Omer Ibrahim, Managing Director of LiquidX, was a featured speaker on the “Blockchain and the Future of Commodities Trading” panel discussion at the Global Blockchain Business Council’s Blockchain Central – Davos Conference 2022. The panel, moderated by Jeff Bandman of Global Digital Finance, also included Jeanine Hightower-Sellitto of Atomyze, Amanda Martinez of Artemis Climate Partners, and Andrew Pisano of Xpansiv.
Commodities are defined by statute, so classifications vary by jurisdiction. As such the panel took a broad approach to the discussing commodities, which could include physical goods such as agricultural products or natural resources, or intangibles including currencies or contracts for future delivery. Here is a summary of the questions they tackled.
What are present frictions with commodity trading?
With the wide variety of commodities across the globe, marketplace friction can be dependent on the asset in question. In general, physical assets are burdened with antiquated trading technology, logistical burdens for investors to access these markets, and credit and performance risks. Adding to the complexity is the fact that consumers are now being more demanding about where and how a commodity is produced.
Blockchain creates efficiency in tracking digital ownership of physical materials, which instead could be traced by digital certificate – a digital title mapped to a specific piece of inventory. In addition, this digital “twin” captures the information related to the commodities’ production and/or transportation, giving producers the means to differentiate their products, such as through Renewable Energy Certificates (REC.) As one panelist remarked, RECs are allowing for “uncommoditized commodities.”
How does blockchain make commodity trading easier?

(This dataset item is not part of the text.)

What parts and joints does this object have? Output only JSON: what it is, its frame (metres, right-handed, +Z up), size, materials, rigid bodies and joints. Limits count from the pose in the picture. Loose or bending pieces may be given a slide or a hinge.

The traceability allowed by blockchain provides much-needed transparency to commodities transactions, helping to mitigate fraud which in the past has caused banks to pull back from the industry. Blockchain solutions, including InBlock from LiquidX, serve as a central asset registry, connecting the inventory to the invoice throughout the entire payment lifecycle and allowing funders to view changes, see disputes, and other information relevant to the transaction.
What are other benefits from applying blockchain to commodities trading?

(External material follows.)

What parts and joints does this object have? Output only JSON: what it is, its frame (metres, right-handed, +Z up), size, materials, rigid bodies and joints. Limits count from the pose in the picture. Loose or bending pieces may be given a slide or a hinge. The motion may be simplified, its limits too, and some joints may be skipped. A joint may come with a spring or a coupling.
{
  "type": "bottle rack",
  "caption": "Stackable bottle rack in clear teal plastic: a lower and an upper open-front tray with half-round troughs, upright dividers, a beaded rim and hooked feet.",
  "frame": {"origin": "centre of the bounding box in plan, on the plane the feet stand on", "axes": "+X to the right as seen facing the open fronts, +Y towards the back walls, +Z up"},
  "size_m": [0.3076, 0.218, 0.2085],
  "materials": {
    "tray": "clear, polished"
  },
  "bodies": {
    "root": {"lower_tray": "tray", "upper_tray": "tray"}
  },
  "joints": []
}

Blockchain has the potential to drive value across industries. As one panelist remarked, distributed data doesn’t just go into a single database; it can provide transparency through the life of a commodity from a mine to the manufactured product. As corporations are more and more pressed to hit ESG (environmental, social, governance) targets, there is “little verification today if something is really green,” according to one panelist. By tracking and tracking inputs and activities in real time, ESG factors become more auditable, delivering added information to investors.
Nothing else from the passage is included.